• WRITTEN INSTRUCTION
Write out, exactly as given, every line from the one holding "0]) mirror([0, 1, 0])" to the one holding "imported = [obj", including both.

• MATERIAL
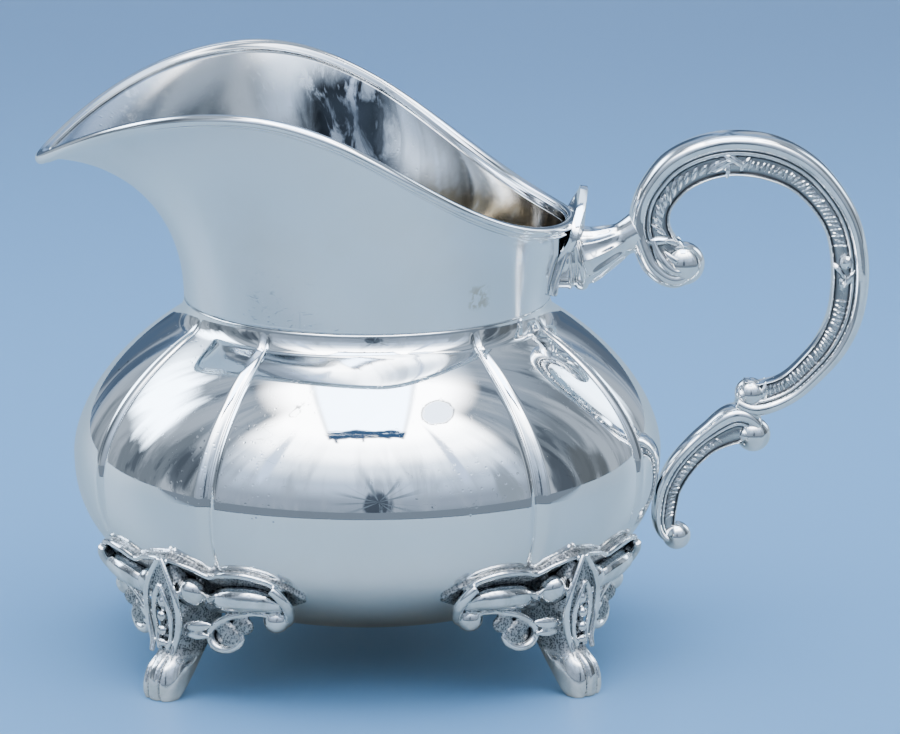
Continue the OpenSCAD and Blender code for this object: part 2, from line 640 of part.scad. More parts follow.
module foot_side(side) {
    ball = hook_ball_shares;
    line_on_bowl(rim_shares, side, 3);
    line_on_bowl(rib_shares, side, 5);
    translate(foot_place(side * ball[0] * arm_angle, ball[1], ball[2] * arm_r))
        sphere(hook_ball_r_share * arm_r, $fn = 6);
    translate(foot_place(side * boss_shares[0] * arm_angle, boss_shares[1], boss_shares[2] * boss_r))
        sphere(boss_r, $fn = 7);
    rings = [for (s = backplate_shares) [for (q = backplate_section_shares)
        foot_place(side * s[0] * arm_angle, mix(s[2], s[1], q[0]), q[1] * backplate_t)]];
    mirrored_skin(side, rings);
    bar([for (s = volute_shares) leg_place(foot_r + s[2] * hoof_w, s[1] * mid_z, side * s[0] * hoof_w)],
        [for (s = volute_shares) s[3] * arm_r], 4);
    hull()
        for (s = volute_face_shares)
            translate(leg_place(foot_r + s[2] * hoof_w, s[1] * mid_z, side * s[0] * hoof_w))
                sphere(volute_face_r_share * boss_r, $fn = 5);
    // small leaf between the volute and the leg
    hull() {
        translate(leg_place(foot_r - 0.2 * hoof_w, 0.36 * mid_z, side * 0.45 * hoof_w))
            sphere(0.16 * hoof_w, $fn = 5);
        translate(leg_place(foot_r - 0.4 * hoof_w, 0.42 * mid_z, side * 1.35 * hoof_w))
            sphere(0.09 * hoof_w, $fn = 4);
    }
}

// A skin whose rings turn the other way on the other side
module mirrored_skin(side, rings) {
    n = len(rings[0]);
    turned_rings = side > 0 ? rings : [for (ring = rings) [for (i = [n - 1 : -1 : 0]) ring[i]]];
    first = rings[0];
    end = rings[len(rings) - 1];
    ring_skin(turned_rings, (first[0] + first[n / 2]) / 2, (end[0] + end[n / 2]) / 2);
}

function leg_level(s) = s < 1 ? s * hoof_h : mix(hoof_h, leaf_top_share * mid_z, s - 1);

module foot_leg() {
    rings = [for (s = leg_shares) let (
            back = foot_r + s[1] * hoof_w, front = foot_r + s[2] * hoof_w,
            half_depth = (front - back) / 2, level = leg_level(s[0]))
        [for (q = leg_outline) let (cleft = q[2] * s[4] * hoof_w)
            leg_place(front - half_depth * (1 - q[1]) - cleft, level, q[0] * s[3] * hoof_w)]];
    last = len(leg_shares) - 1;
    function ring_middle(s) = leg_place(foot_r + (s[1] + s[2]) / 2 * hoof_w, leg_level(s[0]));
    ring_skin(rings, ring_middle(leg_shares[0]), ring_middle(leg_shares[last]));
    // pointed leaf with its row of beads
    leaf_r = 0.12 * leaf_w;
    hull() {
        translate(foot_place(0, leaf_top_share, leaf_r)) sphere(0.6 * leaf_r, $fn = 4);
        for (side = [-1, 1])
            translate(leg_place(foot_r + 0.14 * leaf_w, 0.6 * mid_z, side * 0.26 * leaf_w))
                sphere(leaf_r, $fn = 4);
        translate(leg_place(foot_r + 0.24 * leaf_w, 0.58 * mid_z)) sphere(leaf_r, $fn = 5);
        translate(leg_place(foot_r + 0.28 * leaf_w, 0.48 * mid_z)) sphere(0.8 * leaf_r, $fn = 4);
    }
    for (level = leaf_bead_shares)
        hull()
            for (depth = [0, 1])
                translate(leg_place(foot_r + 0.27 * leaf_w - depth * leaf_bead_r, level * mid_z))
                    sphere(leaf_bead_r, $fn = 5);
}

module foot() {
    color(oxidised_silver) difference() {
        union() {
            foot_leg();
            foot_side(-1);
            foot_side(1);
        }
        bowl_form();
        translate([0, 0, -overrun]) cube([2 * foot_r, 2 * foot_r, overrun]);
    }
}

module foot_front_left() { placed() mirror([1, 0, 0]) mirror([0, 1, 0]) foot(); }
module foot_front_right() { placed() mirror([0, 1, 0]) foot(); }
module foot_back_left() { placed() mirror([1, 0, 0]) foot(); }
module foot_back_right() { placed() foot(); }

bowl();
neck();
rim_wire();
socket_plate();
socket_bell();
upper_scroll();
lower_scroll();
foot_front_left();
foot_front_right();
foot_back_left();
foot_back_right();
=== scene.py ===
import math
import bpy
import numpy as np
from mathutils import Matrix, Vector
from mathutils.bvhtree import BVHTree


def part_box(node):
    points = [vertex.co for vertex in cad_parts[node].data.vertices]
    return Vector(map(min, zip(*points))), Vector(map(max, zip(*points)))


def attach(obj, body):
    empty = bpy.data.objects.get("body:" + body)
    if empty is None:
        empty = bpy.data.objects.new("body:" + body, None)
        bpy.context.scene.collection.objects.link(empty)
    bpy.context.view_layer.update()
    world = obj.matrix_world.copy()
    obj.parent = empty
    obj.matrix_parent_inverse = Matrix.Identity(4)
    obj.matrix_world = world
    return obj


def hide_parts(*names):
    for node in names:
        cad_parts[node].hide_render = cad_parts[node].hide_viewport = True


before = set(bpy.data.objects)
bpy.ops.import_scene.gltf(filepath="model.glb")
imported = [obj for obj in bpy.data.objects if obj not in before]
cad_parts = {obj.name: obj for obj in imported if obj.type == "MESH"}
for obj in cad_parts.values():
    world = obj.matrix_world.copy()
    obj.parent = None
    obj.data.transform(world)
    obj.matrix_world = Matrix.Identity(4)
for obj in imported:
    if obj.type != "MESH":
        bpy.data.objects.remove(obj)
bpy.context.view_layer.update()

mm = 0.001  # every size below is in millimetres, and the meshes are in metres
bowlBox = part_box("bowl")
axisX = (bowlBox[0][0] + bowlBox[1][0]) / 2  # the bowl's upright axis in the frame, in metres
print("frame loaded, bowl axis at x =", round(axisX / mm, 2), "mm")


# Small sums that every piece uses
def smooth(x):
    c = np.clip(x, 0, 1)
    return c * c * (3 - 2 * c)


def mixed(a, b, share):
    return a + (b - a) * share


def unit(v):
    v = np.asarray(v, dtype=float)
    return v / np.maximum(np.linalg.norm(v, axis=-1, keepdims=True), 1e-12)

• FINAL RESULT
module foot_front_left() { placed() mirror([1, 0, 0]) mirror([0, 1, 0]) foot(); }
module foot_front_right() { placed() mirror([0, 1, 0]) foot(); }
module foot_back_left() { placed() mirror([1, 0, 0]) foot(); }
module foot_back_right() { placed() foot(); }

bowl();
neck();
rim_wire();
socket_plate();
socket_bell();
upper_scroll();
lower_scroll();
foot_front_left();
foot_front_right();
foot_back_left();
foot_back_right();
=== scene.py ===
import math
import bpy
import numpy as np
from mathutils import Matrix, Vector
from mathutils.bvhtree import BVHTree


def part_box(node):
    points = [vertex.co for vertex in cad_parts[node].data.vertices]
    return Vector(map(min, zip(*points))), Vector(map(max, zip(*points)))


def attach(obj, body):
    empty = bpy.data.objects.get("body:" + body)
    if empty is None:
        empty = bpy.data.objects.new("body:" + body, None)
        bpy.context.scene.collection.objects.link(empty)
    bpy.context.view_layer.update()
    world = obj.matrix_world.copy()
    obj.parent = empty
    obj.matrix_parent_inverse = Matrix.Identity(4)
    obj.matrix_world = world
    return obj


def hide_parts(*names):
    for node in names:
        cad_parts[node].hide_render = cad_parts[node].hide_viewport = True


before = set(bpy.data.objects)
bpy.ops.import_scene.gltf(filepath="model.glb")
imported = [obj for obj in bpy.data.objects if obj not in before]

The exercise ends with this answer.